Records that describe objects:

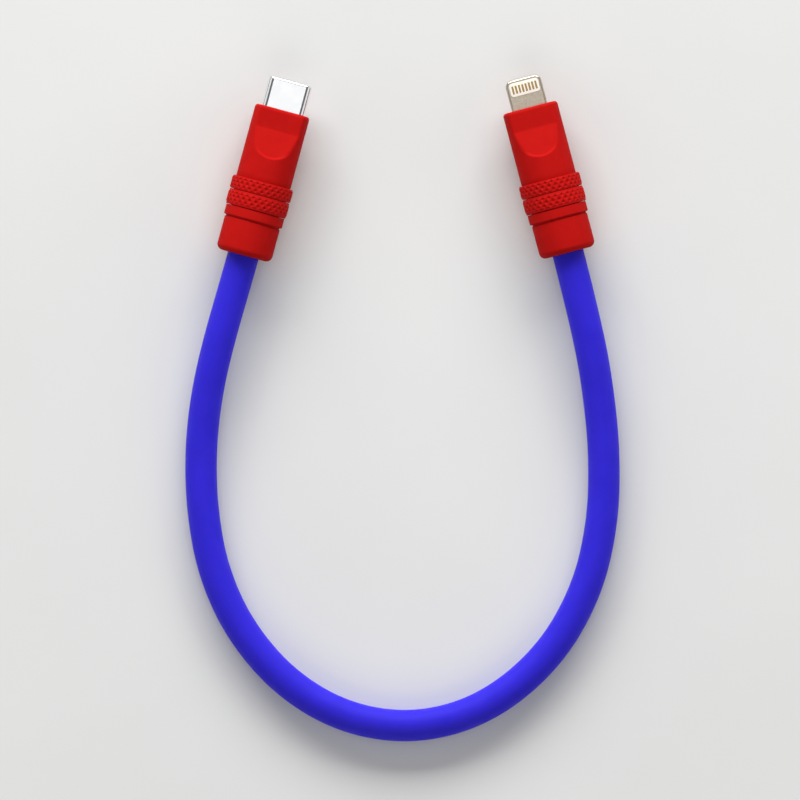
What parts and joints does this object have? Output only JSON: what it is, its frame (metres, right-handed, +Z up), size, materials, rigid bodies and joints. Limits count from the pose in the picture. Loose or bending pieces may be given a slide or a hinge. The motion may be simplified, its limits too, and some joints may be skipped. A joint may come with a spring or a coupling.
{
  "type": "charging cable",
  "caption": "Short thick charging cable lying in a loop, with a reversible oval plug at one end and a flat blade plug at the other, in round knurled grips.",
  "frame": {"origin": "on the table, under the middle of the box that holds the two plugs, without the cable", "axes": "+X from the oval plug to the blade plug, +Y to the plugs' noses, +Z up from the table"},
  "size_m": [0.0798, 0.1225, 0.0115],
  "materials": {
    "red_grip": "soft-touch matt red",
    "red_ring": "matt red, diamond knurled",
    "red_sleeve": "matt red",
    "natural_plastic": "as moulded",
    "tin_plate": "tin plated",
    "board_laminate": "green solder mask",
    "black_ceramic": "matt black",
    "wire_insulation": "as extruded",
    "ferrule_metal": "drawn",
    "plated_steel": "satin nickel plate",
    "spring_steel": "as rolled",
    "black_plastic": "as moulded",
    "gold_plate": "gold plate",
    "blade_metal": "fine-blasted, warm grey",
    "white_plastic": "as moulded",
    "blue_silicone": "smooth matt silicone",
    "tinned_braid": "tinned copper braid",
    "power_insulation": "as extruded",
    "ground_insulation": "as extruded",
    "data_insulation": "as extruded",
    "control_insulation": "as extruded",
    "filler_yarn": "spun yarn"
  },
  "bodies": {
    "root": {"blade_plug_board_components": "black_ceramic", "blade_plug_circuit_board": "board_laminate", "blade_plug_contact_block": "white_plastic", "blade_plug_crimp_ferrule": "ferrule_metal", "blade_plug_front_knurled_ring": "red_ring", "blade_plug_grip_shell": "red_grip", "blade_plug_inner_mould": "natural_plastic", "blade_plug_lower_contacts": "gold_plate", "blade_plug_metal_frame": "blade_metal", "blade_plug_rear_knurled_ring": "red_ring", "blade_plug_rear_sleeve": "red_sleeve", "blade_plug_shield_can": "tin_plate", "blade_plug_upper_contacts": "gold_plate", "blade_plug_wire_ends": "wire_insulation", "cable_control_wire": "control_insulation", "cable_data_wires": "data_insulation", "cable_filler_cord": "filler_yarn", "cable_ground_wire": "ground_insulation", "cable_jacket": "blue_silicone", "cable_power_wire": "power_insulation", "cable_shield_braid": "tinned_braid", "oval_plug_board_components": "black_ceramic", "oval_plug_circuit_board": "board_laminate", "oval_plug_contact_housing": "black_plastic", "oval_plug_crimp_ferrule": "ferrule_metal", "oval_plug_front_knurled_ring": "red_ring", "oval_plug_grip_shell": "red_grip", "oval_plug_inner_mould": "natural_plastic", "oval_plug_latch_spring": "spring_steel", "oval_plug_lower_contacts": "gold_plate", "oval_plug_metal_shell": "plated_steel", "oval_plug_rear_knurled_ring": "red_ring", "oval_plug_rear_sleeve": "red_sleeve", "oval_plug_shield_can": "tin_plate", "oval_plug_upper_contacts": "gold_plate", "oval_plug_wire_ends": "wire_insulation"}
  },
  "joints": []
}
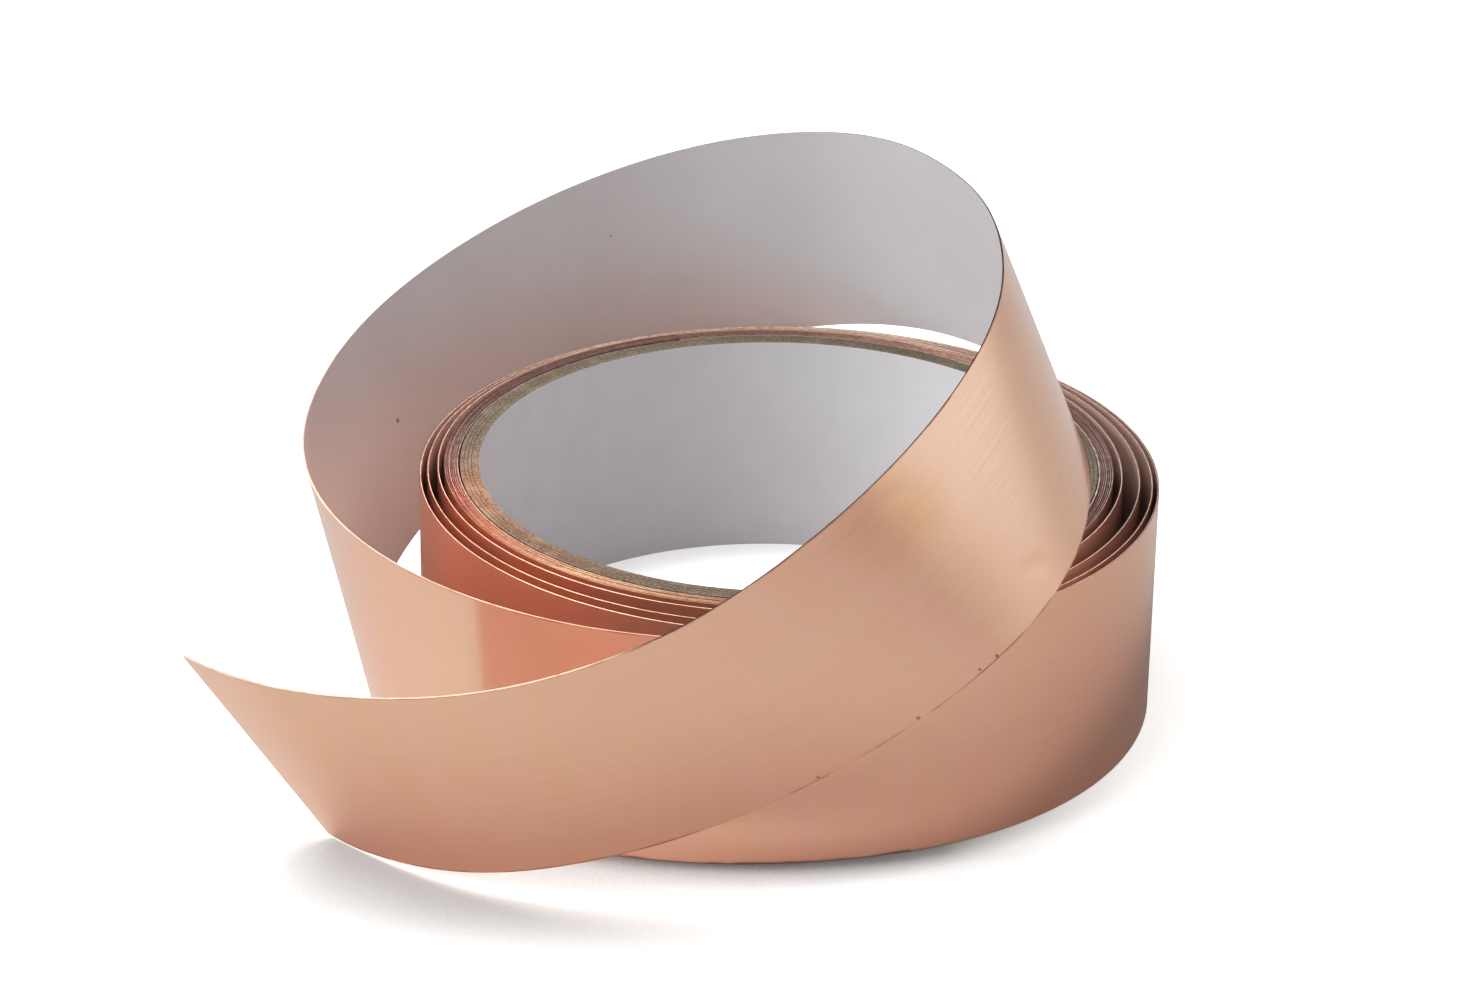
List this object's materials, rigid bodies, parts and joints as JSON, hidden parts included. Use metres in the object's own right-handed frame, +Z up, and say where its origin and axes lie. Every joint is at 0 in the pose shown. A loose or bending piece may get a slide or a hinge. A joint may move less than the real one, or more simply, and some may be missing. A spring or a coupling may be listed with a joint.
{
  "type": "copper foil tape roll",
  "caption": "Roll of adhesive-backed copper foil tape on a paper core, its outer turns sprung loose and its free end looped over the roll and cut off in front.",
  "frame": {"origin": "on the core's axis, at the core's lower end, which is the surface the roll stands on", "axes": "+Z up along the core's axis; the tape leaves the roll at the front, -Y, and its cut end is at the front left"},
  "size_m": [0.1184, 0.1217, 0.0642],
  "materials": {
    "copper_foil": "satin rolled copper",
    "acrylic_adhesive": "clear tacky film",
    "release_paper": "smooth silicone-coated white paper",
    "core_white_paper": "smooth matt paper",
    "core_chipboard": "grey-brown cut board edge",
    "double_sided_tape": "translucent film"
  },
  "bodies": {
    "roll": {"core_white_ply": "core_white_paper", "core_board_ply_1": "core_chipboard", "core_board_ply_2": "core_chipboard", "core_board_ply_3": "core_chipboard", "core_board_ply_4": "core_chipboard", "starter_tab": "double_sided_tape", "tight_winding_foil": "copper_foil", "tight_winding_adhesive": "acrylic_adhesive", "tight_winding_liner": "release_paper"},
    "tape_tail": {"loose_turn_1_foil": "copper_foil", "loose_turn_1_adhesive": "acrylic_adhesive", "loose_turn_1_liner": "release_paper", "loose_turn_2_foil": "copper_foil", "loose_turn_2_adhesive": "acrylic_adhesive", "loose_turn_2_liner": "release_paper", "loose_turn_3_foil": "copper_foil", "loose_turn_3_adhesive": "acrylic_adhesive", "loose_turn_3_liner": "release_paper", "outer_half_turn_foil": "copper_foil", "outer_half_turn_adhesive": "acrylic_adhesive", "outer_half_turn_liner": "release_paper", "free_strip_foil": "copper_foil", "free_strip_adhesive": "acrylic_adhesive", "free_strip_liner": "release_paper"},
    "peel_tab": {"liner_peel_tab": "release_paper"}
  },
  "joints": [
    {"name": "coil_slip", "type": "hinge", "parent": "roll", "child": "tape_tail", "pos_m": [0, 0, 0.015], "axis": [0, 0, 1], "range_deg": [-30, 30]},
    {"name": "liner_peel", "type": "hinge", "parent": "tape_tail", "child": "peel_tab", "pos_m": [-0.0528, -0.05618, 0.01398], "axis": [0.4676, 0.1895, -0.8634], "range_deg": [0, 80]}
  ]
}
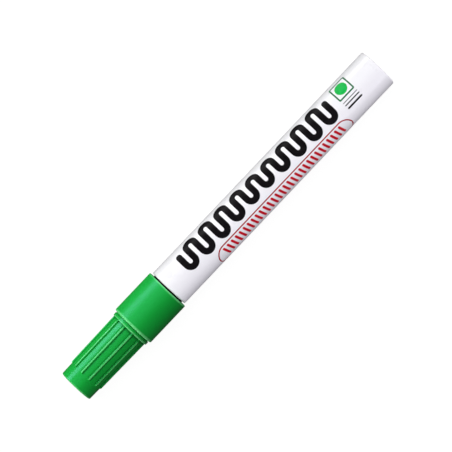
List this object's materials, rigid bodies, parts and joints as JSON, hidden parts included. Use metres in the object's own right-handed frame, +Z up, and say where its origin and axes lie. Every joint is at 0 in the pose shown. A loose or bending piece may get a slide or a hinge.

**GIVEN EXERCISE:** Return all of the data exactly as it reads.

**SOLUTION:**
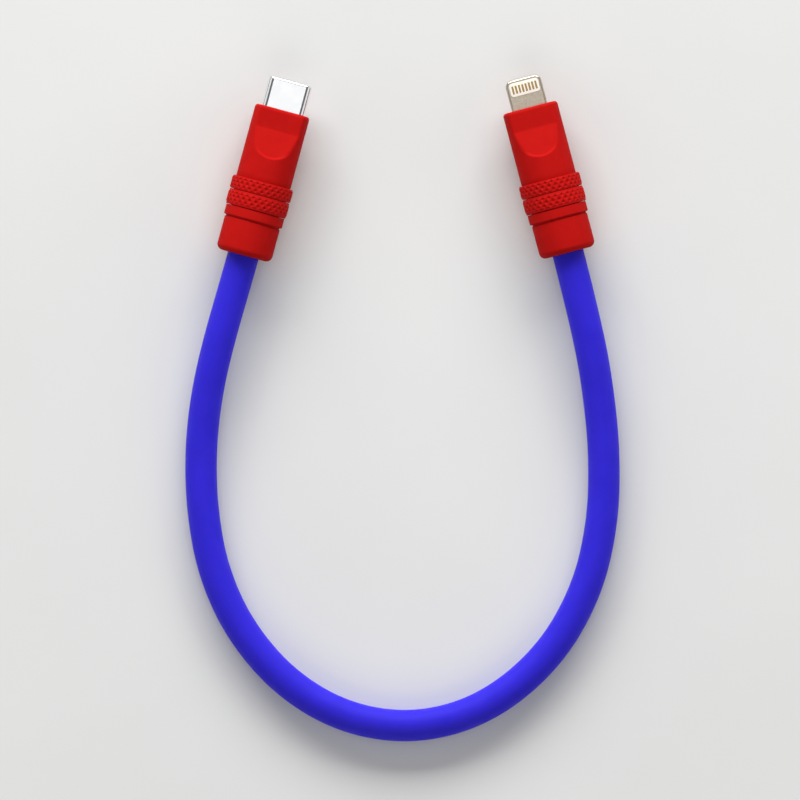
What parts and joints does this object have? Output only JSON: what it is, its frame (metres, right-handed, +Z up), size, materials, rigid bodies and joints. Limits count from the pose in the picture. Loose or bending pieces may be given a slide or a hinge. The motion may be simplified, its limits too, and some joints may be skipped. A joint may come with a spring or a coupling.
{
  "type": "charging cable",
  "caption": "Short thick charging cable lying in a loop, with a reversible oval plug at one end and a flat blade plug at the other, in round knurled grips.",
  "frame": {"origin": "on the table, under the middle of the box that holds the two plugs, without the cable", "axes": "+X from the oval plug to the blade plug, +Y to the plugs' noses, +Z up from the table"},
  "size_m": [0.0798, 0.1225, 0.0115],
  "materials": {
    "red_grip": "soft-touch matt red",
    "red_ring": "matt red, diamond knurled",
    "red_sleeve": "matt red",
    "natural_plastic": "as moulded",
    "tin_plate": "tin plated",
    "board_laminate": "green solder mask",
    "black_ceramic": "matt black",
    "wire_insulation": "as extruded",
    "ferrule_metal": "drawn",
    "plated_steel": "satin nickel plate",
    "spring_steel": "as rolled",
    "black_plastic": "as moulded",
    "gold_plate": "gold plate",
    "blade_metal": "fine-blasted, warm grey",
    "white_plastic": "as moulded",
    "blue_silicone": "smooth matt silicone",
    "tinned_braid": "tinned copper braid",
    "power_insulation": "as extruded",
    "ground_insulation": "as extruded",
    "data_insulation": "as extruded",
    "control_insulation": "as extruded",
    "filler_yarn": "spun yarn"
  },
  "bodies": {
    "root": {"blade_plug_board_components": "black_ceramic", "blade_plug_circuit_board": "board_laminate", "blade_plug_contact_block": "white_plastic", "blade_plug_crimp_ferrule": "ferrule_metal", "blade_plug_front_knurled_ring": "red_ring", "blade_plug_grip_shell": "red_grip", "blade_plug_inner_mould": "natural_plastic", "blade_plug_lower_contacts": "gold_plate", "blade_plug_metal_frame": "blade_metal", "blade_plug_rear_knurled_ring": "red_ring", "blade_plug_rear_sleeve": "red_sleeve", "blade_plug_shield_can": "tin_plate", "blade_plug_upper_contacts": "gold_plate", "blade_plug_wire_ends": "wire_insulation", "cable_control_wire": "control_insulation", "cable_data_wires": "data_insulation", "cable_filler_cord": "filler_yarn", "cable_ground_wire": "ground_insulation", "cable_jacket": "blue_silicone", "cable_power_wire": "power_insulation", "cable_shield_braid": "tinned_braid", "oval_plug_board_components": "black_ceramic", "oval_plug_circuit_board": "board_laminate", "oval_plug_contact_housing": "black_plastic", "oval_plug_crimp_ferrule": "ferrule_metal", "oval_plug_front_knurled_ring": "red_ring", "oval_plug_grip_shell": "red_grip", "oval_plug_inner_mould": "natural_plastic", "oval_plug_latch_spring": "spring_steel", "oval_plug_lower_contacts": "gold_plate", "oval_plug_metal_shell": "plated_steel", "oval_plug_rear_knurled_ring": "red_ring", "oval_plug_rear_sleeve": "red_sleeve", "oval_plug_shield_can": "tin_plate", "oval_plug_upper_contacts": "gold_plate", "oval_plug_wire_ends": "wire_insulation"}
  },
  "joints": []
}
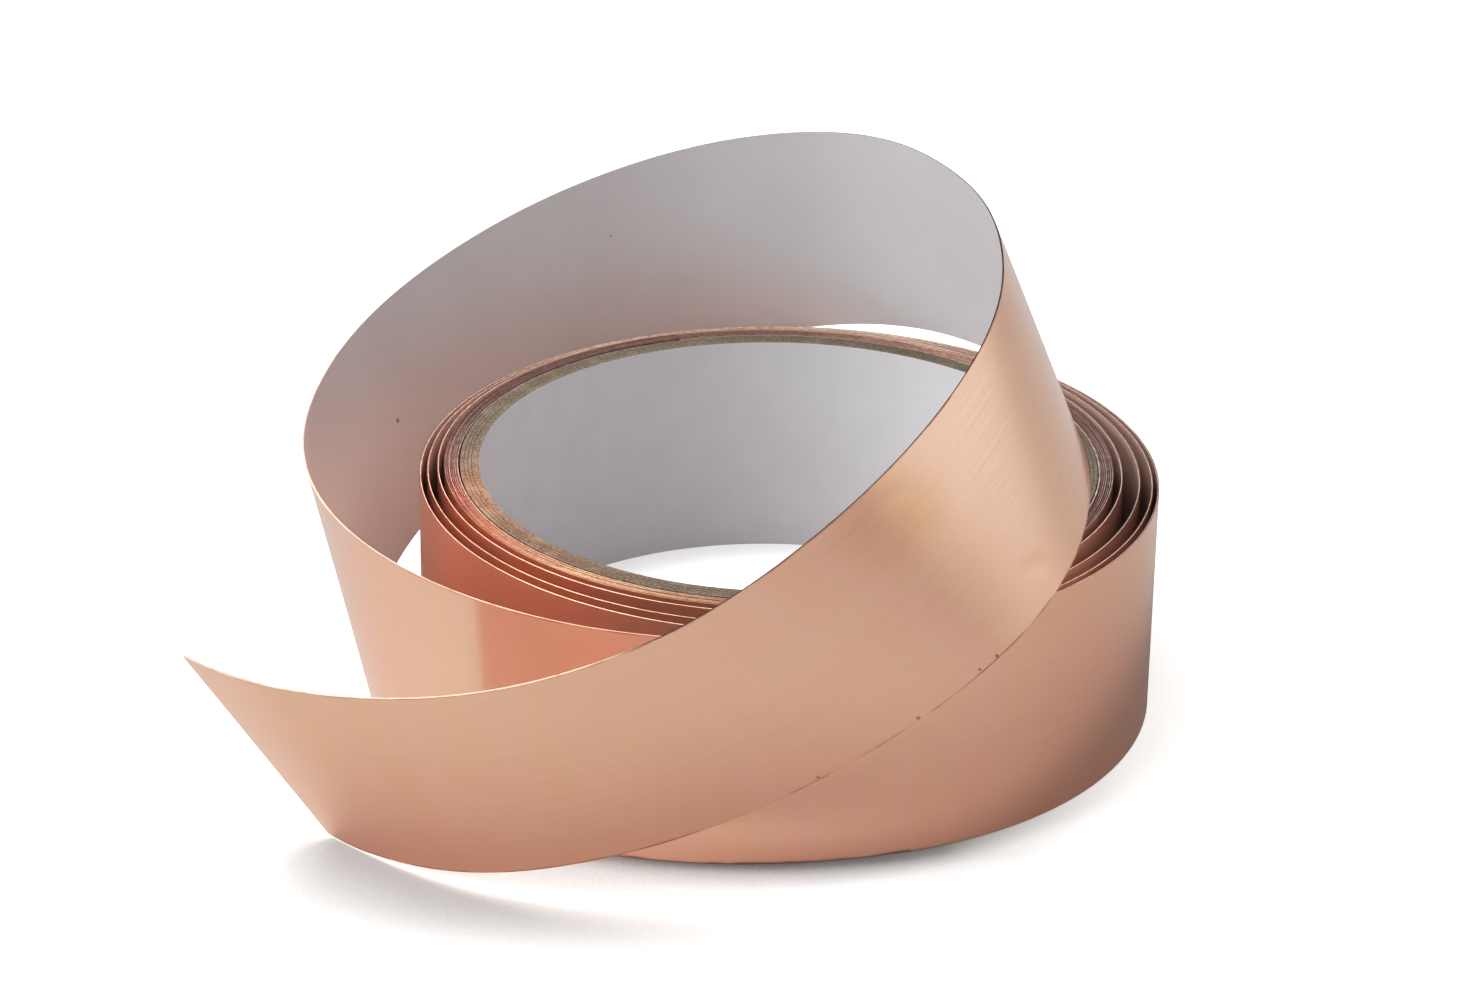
List this object's materials, rigid bodies, parts and joints as JSON, hidden parts included. Use metres in the object's own right-handed frame, +Z up, and say where its origin and axes lie. Every joint is at 0 in the pose shown. A loose or bending piece may get a slide or a hinge. A joint may move less than the real one, or more simply, and some may be missing. A spring or a coupling may be listed with a joint.
{
  "type": "copper foil tape roll",
  "caption": "Roll of adhesive-backed copper foil tape on a paper core, its outer turns sprung loose and its free end looped over the roll and cut off in front.",
  "frame": {"origin": "on the core's axis, at the core's lower end, which is the surface the roll stands on", "axes": "+Z up along the core's axis; the tape leaves the roll at the front, -Y, and its cut end is at the front left"},
  "size_m": [0.1184, 0.1217, 0.0642],
  "materials": {
    "copper_foil": "satin rolled copper",
    "acrylic_adhesive": "clear tacky film",
    "release_paper": "smooth silicone-coated white paper",
    "core_white_paper": "smooth matt paper",
    "core_chipboard": "grey-brown cut board edge",
    "double_sided_tape": "translucent film"
  },
  "bodies": {
    "roll": {"core_white_ply": "core_white_paper", "core_board_ply_1": "core_chipboard", "core_board_ply_2": "core_chipboard", "core_board_ply_3": "core_chipboard", "core_board_ply_4": "core_chipboard", "starter_tab": "double_sided_tape", "tight_winding_foil": "copper_foil", "tight_winding_adhesive": "acrylic_adhesive", "tight_winding_liner": "release_paper"},
    "tape_tail": {"loose_turn_1_foil": "copper_foil", "loose_turn_1_adhesive": "acrylic_adhesive", "loose_turn_1_liner": "release_paper", "loose_turn_2_foil": "copper_foil", "loose_turn_2_adhesive": "acrylic_adhesive", "loose_turn_2_liner": "release_paper", "loose_turn_3_foil": "copper_foil", "loose_turn_3_adhesive": "acrylic_adhesive", "loose_turn_3_liner": "release_paper", "outer_half_turn_foil": "copper_foil", "outer_half_turn_adhesive": "acrylic_adhesive", "outer_half_turn_liner": "release_paper", "free_strip_foil": "copper_foil", "free_strip_adhesive": "acrylic_adhesive", "free_strip_liner": "release_paper"},
    "peel_tab": {"liner_peel_tab": "release_paper"}
  },
  "joints": [
    {"name": "coil_slip", "type": "hinge", "parent": "roll", "child": "tape_tail", "pos_m": [0, 0, 0.015], "axis": [0, 0, 1], "range_deg": [-30, 30]},
    {"name": "liner_peel", "type": "hinge", "parent": "tape_tail", "child": "peel_tab", "pos_m": [-0.0528, -0.05618, 0.01398], "axis": [0.4676, 0.1895, -0.8634], "range_deg": [0, 80]}
  ]
}
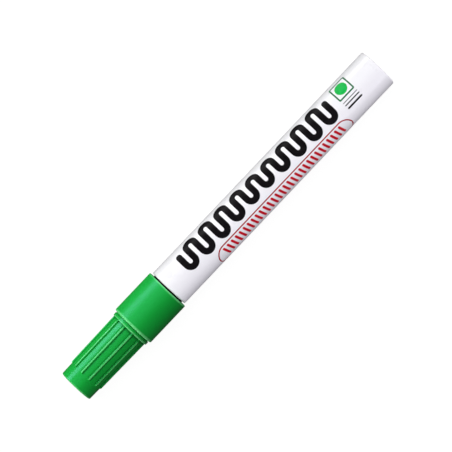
List this object's materials, rigid bodies, parts and joints as JSON, hidden parts included. Use metres in the object's own right-handed frame, +Z up, and say where its origin and axes lie. Every joint is at 0 in the pose shown. A loose or bending piece may get a slide or a hinge.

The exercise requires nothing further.